М.СОКОЛОВ: И Италия заявила территориальные претензии слишком большие, чтобы Австро-Венгрия могла на это согласиться.
В.АВДЕЕВ: Разумеется. Здесь целый комплекс проблем, как обычно, и нет возможности определить одну причину.
М.СОКОЛОВ: Если представить гипотетическую победу Антанты в 1917 г., где-нибудь в сентябре, что бы получила Россия именно в 17-м году, уже уставшая от войны Россия, которая уже не может воевать, но, тем не менее, в стане победителей?
В.АВДЕЕВ: Ну, это мы уже вторгаемся на сторону альтернативной истории.
М.СОКОЛОВ: Тем не менее.
В.АВДЕЕВ: Если поупражняться интеллектом, то можно увидеть, что, скорее всего, Россия занимает Босфор и Дарданеллы, хотя здесь сразу возникает целый комплекс очень конфликтных ситуаций, связанных с Грецией, Болгарией. Болгария будет в стане побежденных, тем не менее, она рядом с проливами.
Затем разделенная Турция, - тут мы, конечно, не можем сказать, кто будет во главе Турецкого национального движения – Ататюрк, либо кто другой, но в любом случае какая-то головная боль здесь, в Малой Азии, для России обязательно бы появилась.
И, наконец, - то есть, даже приход на Босфор, Дарданеллы, это целый круг проблем, в который вовлекается даже при решении давно заветной задачи для России.

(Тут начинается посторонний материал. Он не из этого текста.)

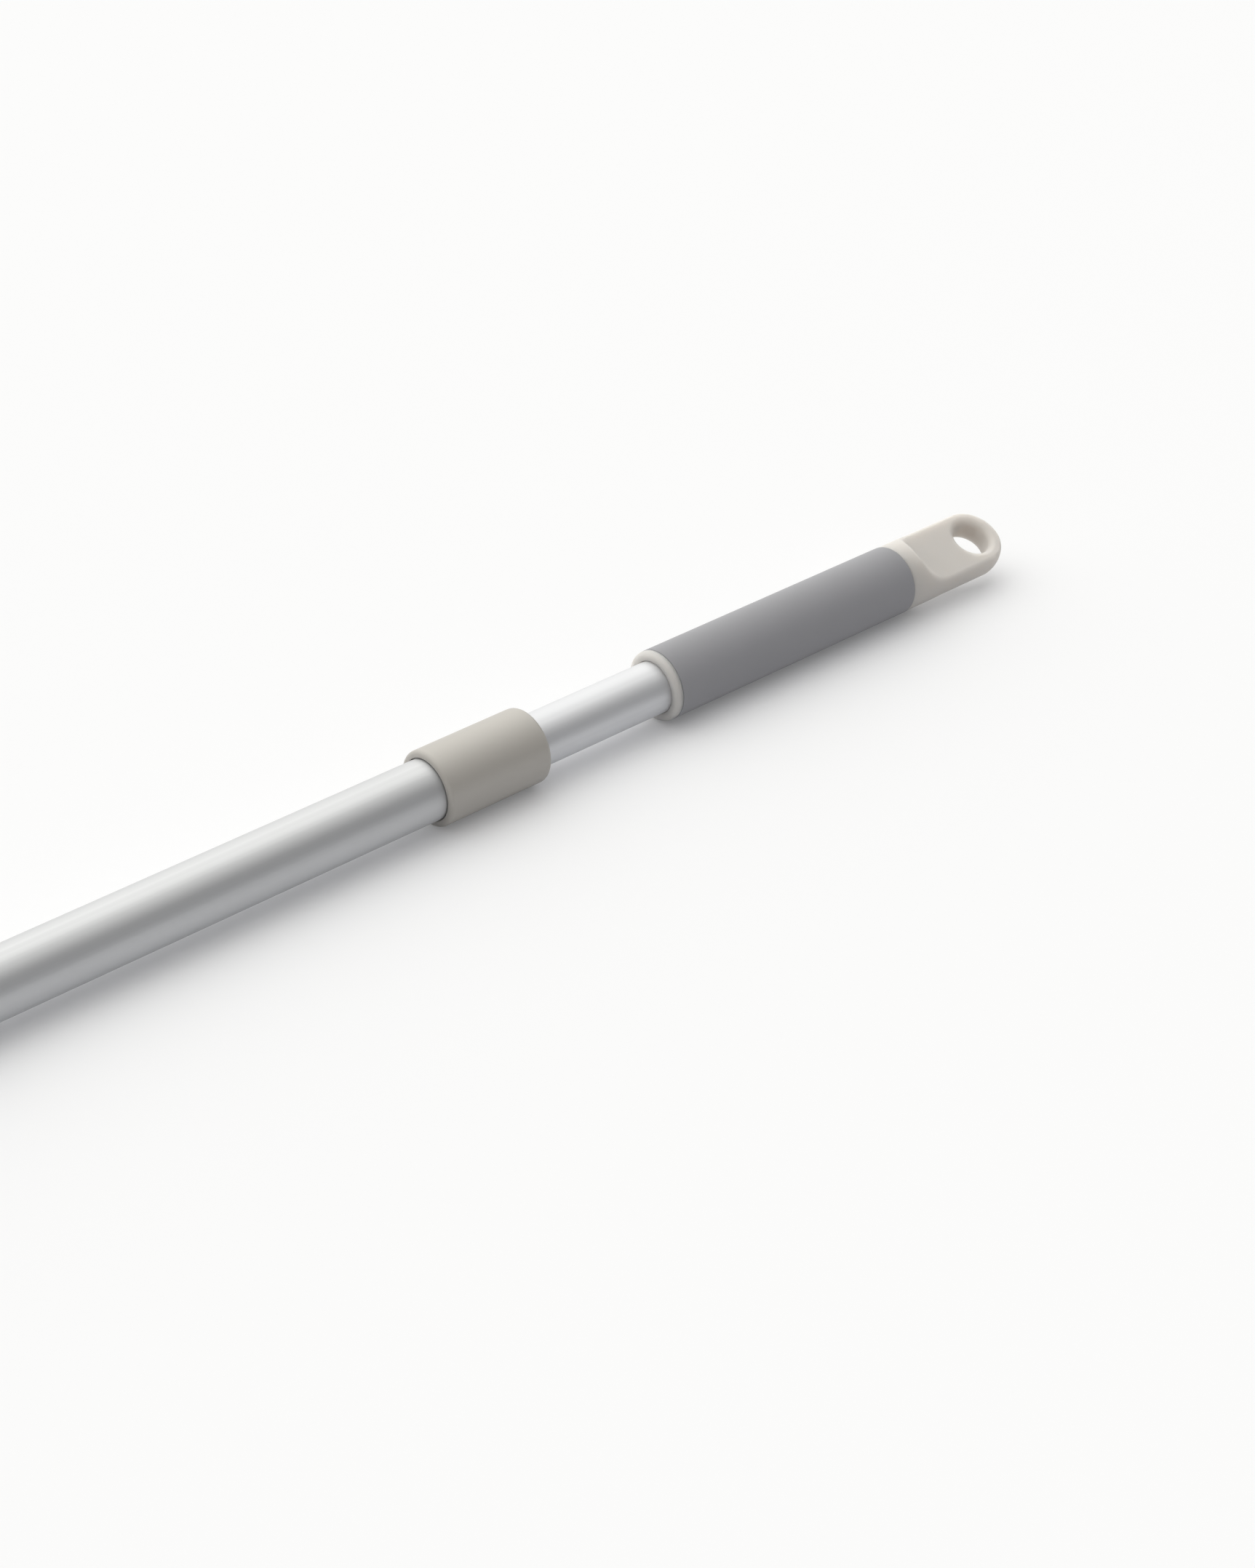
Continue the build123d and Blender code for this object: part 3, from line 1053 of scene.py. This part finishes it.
# ---------------------------------------------------------------- collar
@dataclass
class Collar:
    """The moulded collar over the outer tube's mouth, with its bush and wiper."""

    front_round: float = 2.0 * MM
    back_round: float = 1.8 * MM
    lip: float = 3.0 * MM
    mouth_gap: float = 0.35 * MM
    back_gap: float = 0.35 * MM
    back_gap_depth: float = 1.4 * MM
    mouth_round: float = 0.3 * MM

    def make(self) -> Piece:
        """Build the collar.

        Returns:
            The collar.
        """
        span = Span.of("lock_collar")
        seat = Span.of("lower_tube").radius
        mouth = Span.of("upper_tube").radius + self.mouth_gap
        shelf = span.start + self.back_gap_depth
        corners = [
            (span.start, span.radius, self.back_round),
            (span.end, span.radius, self.front_round),
            (span.end, mouth, self.mouth_round),
            (span.end - self.lip, mouth, 0.0),
            (span.end - self.lip, seat, 0.0),
            (shelf, seat, 0.0),
            (shelf, seat + self.back_gap, 0.0),
            (span.start, seat + self.back_gap, self.mouth_round),
        ]
        return turned("collar_moulding", corners)

    def build(self, finishes: FinishBook) -> None:
        """Build and dress the collar and what it holds."""
        dress(self.make(), Slot.COLLAR, Body.LOWER, finishes, ["lock_collar"])
        dress_node("guide_bush", Slot.LOCK, finishes)
        dress_node("wiper_ring", Slot.FELT, finishes)


# ---------------------------------------------------------------- lock
class TwistLock:
    """The eccentric lock inside the outer tube."""

    NODES = {
        "lock_plug": Slot.LOCK,
        "plug_pin": Slot.STEEL,
        "cam_ring": Slot.CAM,
        "thrust_washer": Slot.STEEL,
        "glide_ring": Slot.LOCK,
        "retaining_washer": Slot.STEEL,
        "lock_screw": Slot.STEEL,
    }

    def build(self, finishes: FinishBook) -> None:
        """Dress the lock's nodes."""
        for node, slot in self.NODES.items():
            dress_node(node, slot, finishes)


# ---------------------------------------------------------------- tool end
@dataclass
class ToolEnd:
    """The ferrule with its spigot, and the button that holds a tool."""

    shoulder_round: float = 1.8 * MM
    mouth_round: float = 0.6 * MM
    lead_in: float = 1.5 * MM
    spigot_radius: float = 9.5 * MM
    spigot_length: float = 58.0 * MM
    relief: float = 0.3 * MM
    land_margin: float = 2.5 * MM
    wall: float = 2.2 * MM
    nose_round: float = 0.2 * MM
    lead_round: float = 0.4 * MM
    edge_break: float = 0.1 * MM
    button_gap: float = 0.08 * MM
    button_round: float = 0.9 * MM
    flange_height: float = 0.8 * MM
    pin_gap: float = 0.04 * MM

    def make_ferrule(self) -> Piece:
        """Build the ferrule and spigot, with the holes for the button and both pins.

        Returns:
            The ferrule.
        """
        span = Span.of("tool_ferrule")
        seat = Span.of("lower_tube")
        button = Span.of("latch_button")
        pins = Span.of("ferrule_pins")
        shoulder = span.start + self.spigot_length
        land_end = button.middle - self.button_radius() - self.land_margin
        bore = self.spigot_radius - self.wall
        low = self.spigot_radius - self.relief
        corners = [
            (span.start, bore, 0.0),
            (span.start, self.spigot_radius - self.lead_in, self.nose_round),
            (span.start + self.lead_in, self.spigot_radius, self.lead_round),
            (land_end, self.spigot_radius, self.edge_break),
            (land_end, low, 0.0),
            (shoulder, low, 0.0),
            (shoulder, span.radius, self.shoulder_round),
            (span.end, span.radius, self.mouth_round),
            (span.end, seat.radius, 0.0),
            (seat.start, seat.radius, 0.0),
            (seat.start, bore, 0.0),
        ]
        ferrule = turned("tool_ferrule_moulding", corners)
        top = Vector((button.middle, 0.0, self.spigot_radius))
        hole = self.button_radius() + self.button_gap
        cut(ferrule, cross_cutter(top, UP, hole, 2 * self.wall + CUT_MARGIN))
        middle = POLE_AXIS * pins.middle
        through = 2 * span.radius + CUT_MARGIN
        cut(ferrule, cross_cutter(middle, ACROSS, pins.half + self.pin_gap, through))
        return ferrule

    @staticmethod
    def button_radius() -> float:
        """Read the button's radius from the points in its node's top quarter."""
        points = [point.co for point in frame["nodes"]["latch_button"].data.vertices]
        top = max(point.z for point in points)
        low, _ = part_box("latch_button")
        middle = Span.of("latch_button").middle
        upper = [point for point in points if point.z > (low.z + 3 * top) / 4]
        return max(hypot(point.x - middle, point.y) for point in upper)

    def make_button(self) -> Piece:
        """Build the button with its flange.

        Returns:
            The button.
        """
        low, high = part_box("latch_button")
        span = Span.of("latch_button")
        flange_top = low.z + self.flange_height
        radius = self.button_radius()
        corners = [
            (low.z, 0.0, 0.0),
            (low.z, span.half, self.edge_break),
            (flange_top, span.half, self.edge_break),
            (flange_top, radius, 0.0),
            (high.z, radius, self.button_round),
            (high.z, 0.0, 0.0),
        ]
        mesh = bmesh.new()
        turn(mesh, corners, SMALL_TURN_STEPS, closed=False)
        tilt(mesh, POLE_AXIS, UP)
        bmesh.ops.translate(mesh, verts=mesh.verts, vec=POLE_AXIS * span.middle)
        return as_object("button", mesh)

    @staticmethod
    def make_strip() -> Piece:
        """Copy the spring's node as a strip."""
        mesh = bmesh.new()
        mesh.from_mesh(frame["nodes"]["latch_spring"].data)
        close_up(mesh)
        return as_object("spring_strip", mesh)

    @staticmethod
    def close_with_button(strip: Piece) -> None:
        """Give the strip a mesh of its own; it does not close as the button goes in.

        Args:
            strip: The strip, which stands on the bottom of the spigot's bore.
        """
        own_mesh(strip)

    def build(self, finishes: FinishBook) -> None:
        """Build and dress the tool end."""
        dress(self.make_ferrule(), Slot.HANDLE, Body.LOWER, finishes, ["tool_ferrule"])
        dress(self.make_button(), Slot.STEEL, Body.BUTTON, finishes, ["latch_button"])
        dress_node("spigot_plug", Slot.HANDLE, finishes)
        dress_node("ferrule_pins", Slot.STEEL, finishes)
        strip = self.make_strip()
        dress(strip, Slot.STEEL, Body.LOWER, finishes, ["latch_spring"])
        self.close_with_button(strip)


# ---------------------------------------------------------------- studio
@dataclass
class Studio:
    """Floor, light and camera."""

    floor_color: Color = (0.718, 0.722, 0.742)
    floor_glow: float = 0.142
    floor_roughness: float = 0.8
    floor_shine: float = 0.1
    floor_size: float = 12.0
    white: float = 0.945
    ambient: Color = (0.118, 0.120, 0.127)
    box_tint: Color = (1.0, 0.99, 0.945)
    box_ends: Range = (0.97, 0.75)
    backdrop_edge: Range = (0.2, 0.5)
    box_profile: tuple[Range, ...] = (
        (20.0, 0.0),
        (40.0, 0.21),
        (60.0, 0.59),
        (80.0, 1.02),
        (100.0, 1.61),
        (120.0, 1.79),
        (140.0, 1.66),
        (160.0, 1.39),
        (180.0, 0.52),
    )
    camera_place: tuple[float, float, float] = (-0.8602, -0.7308, 0.5698)
    camera_turn: float = 42.049
    camera_pitch: float = 31.607
    lens: float = 65.35
    lens_shift: float = -0.0056
    sensor: float = 36.0
    far_clip: float = 50.0

    def make_floor(self) -> None:
        """Lay the pale floor that the pole rests on."""
        mesh = bmesh.new()
        level = min(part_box("lock_collar")[0].z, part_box("tool_ferrule")[0].z)
        place = Matrix.Translation(Vector((0.0, 0.0, level)))
        bmesh.ops.create_grid(
            mesh, x_segments=1, y_segments=1, size=self.floor_size / 2, matrix=place
        )
        floor = as_object("floor", mesh)
        material = bpy.data.materials.new("pale_floor")
        wiring = empty_tree(material)
        glow = wiring.math("MULTIPLY", self._seen_directly(wiring), self.floor_glow)
        shader = wiring.add(
            "ShaderNodeBsdfPrincipled",
            Base_Color=open_color(self.floor_color),
            Roughness=self.floor_roughness,
            Specular_IOR_Level=self.floor_shine,
            Emission_Color=open_color((1.0, 1.0, 1.0)),
            Emission_Strength=glow,
        )
        wiring.add("ShaderNodeOutputMaterial", Surface=shader.outputs["BSDF"])
        floor.data.materials.append(material)

    @staticmethod
    def _seen_directly(wiring: Wiring) -> Socket:
        """Tell whether a ray comes from the camera, a reflection or a clear piece."""
        path = wiring.add("ShaderNodeLightPath").outputs
        glossy = wiring.math("MAXIMUM", path["Is Camera Ray"], path["Is Glossy Ray"])
        return wiring.math("MAXIMUM", glossy, path["Is Transmission Ray"])

    def _box_level(self, wiring: Wiring, parts: bpy.types.bpy_prop_collection) -> Socket:
        """Give the soft box's level by the height angle that a ray points at.

        Args:
            wiring: The world's wiring.
            parts: The ray's direction along X, Y and Z.

        Returns:
            The level.
        """
        rise = wiring.math("MAXIMUM", parts["Z"], 0.0)
        towards_front = wiring.math("MULTIPLY", parts["Y"], -1.0)
        angle = wiring.math("ARCTAN2", rise, towards_front)
        ramp = wiring.add("ShaderNodeValToRGB", Fac=wiring.math("DIVIDE", angle, pi))
        stops = ramp.color_ramp.elements
        stops.remove(stops[-1])
        peak = max(level for _, level in self.box_profile)
        for number, (height, level) in enumerate(self.box_profile):
            share = height / HALF_TURN
            stop = stops.new(share) if number else stops[0]
            stop.position = share
            stop.color = open_color((level / peak,) * 3)
        return wiring.math("MULTIPLY", ramp.outputs["Color"], peak)

    def make_sky(self) -> None:
        """Light the pole with a long soft box above and behind it, in a dimmer white room."""
        world = bpy.data.worlds.new("studio")
        bpy.context.scene.world = world
        wiring = empty_tree(world)
        direction = wiring.add("ShaderNodeTexCoord").outputs["Generated"]
        parts = wiring.add("ShaderNodeSeparateXYZ", Vector=direction).outputs
        along = wiring.math("ABSOLUTE", parts["X"])
        ends = wiring.remap(along, self.box_ends, smooth=True)
        beam = wiring.math("MULTIPLY", self._box_level(wiring, parts), ends)
        level = wiring.vector("ADD", wiring.vector("SCALE", self.box_tint, beam), self.ambient)
        path = wiring.add("ShaderNodeLightPath").outputs
        backdrop = wiring.remap(parts["Y"], self.backdrop_edge, smooth=True)
        reflected = wiring.math("MULTIPLY", path["Is Glossy Ray"], backdrop)
        direct = wiring.math("MAXIMUM", path["Is Camera Ray"], path["Is Transmission Ray"])
        seen = wiring.math("MAXIMUM", direct, reflected)
        white = (self.white,) * 3
        brighter = wiring.vector("MAXIMUM", level, white)
        shown = wiring.blend(path["Is Camera Ray"], brighter, open_color(white))
        light = wiring.add("ShaderNodeBackground", Color=wiring.blend(seen, level, shown))
        wiring.add("ShaderNodeOutputWorld", Surface=light.outputs["Background"])

    def make_camera(self) -> None:
        """Set the camera at the photograph's view."""
        lens = bpy.data.cameras.new("camera")
        lens.lens = self.lens
        lens.sensor_width = self.sensor
        lens.shift_y = self.lens_shift
        lens.clip_end = self.far_clip
        camera = bpy.data.objects.new("camera", lens)
        camera.location = self.camera_place
        pitch = radians(RIGHT_ANGLE - self.camera_pitch)
        camera.rotation_euler = (pitch, 0.0, radians(-self.camera_turn))
        bpy.context.scene.collection.objects.link(camera)
        bpy.context.scene.camera = camera

    def build(self) -> None:
        """Build the whole studio."""
        self.make_camera()
        self.make_floor()
        self.make_sky()
        bpy.context.scene.view_settings.view_transform = "Standard"


def main() -> None:
    """Build the pole's sub-assemblies in order, then the studio."""
    logging.basicConfig(level=logging.INFO, format="%(name)s: %(message)s")
    finishes = FinishBook()
    Handle().build(finishes)
    Tubes().build(finishes)
    Collar().build(finishes)
    TwistLock().build(finishes)
    ToolEnd().build(finishes)
    Studio().build()


if __name__ == "__main__":
    main()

М.СОКОЛОВ: Плюс армянский вопрос.
В.АВДЕЕВ: Он сразу идет в соединении с курдским вопросом, в свою очередь. И здесь мы можем вспомнить англичан с французами, которые вряд ли пошли бы только по разделу знаменитого соглашения Сайкса-Пико. И, наконец, даже по вопросу Германии между союзниками были противоречия, потому что было заключено, тайно от Англии, соглашение между Россией и Францией на Межсоюзнической конференции в начале 17 г., перед самой революцией о том, что мы будем определять границы Германии - фактически речь шла о расчленении Германии.
М.СОКОЛОВ: Рейнскую область, кроме Эльзаса и Лотарингии захватить.
В.АВДЕЕВ: Да. И тут сложно предугадать реакцию Англии и США. Вполне возможно, что, может быть, не 14 пунктов Вильсона, а какое-то другое количество пунктов, но они бы тоже прозвучали. Потому что США четко заявили о том, что хотят войти в семью европейских народов и определять мировые судьбы.
М.СОКОЛОВ: И интересна еще Триединая монархия, состоящая из Австрии, Чехии и Венгрии.
В.АВДЕЕВ: Это было бы возможно, если бы не первая мировая - был такой проект, связанный с именем Франца-Фердинанда, - я просто сильно сомневаюсь, что такую конструкцию можно было бы удержать в 17-м году, при всем желании даже со стороны союзников. Элиты Австро-Венгрии были очень сильно друг на друга обижены за прошедший период.
М.СОКОЛОВ: Спасибо вам. Всего доброго.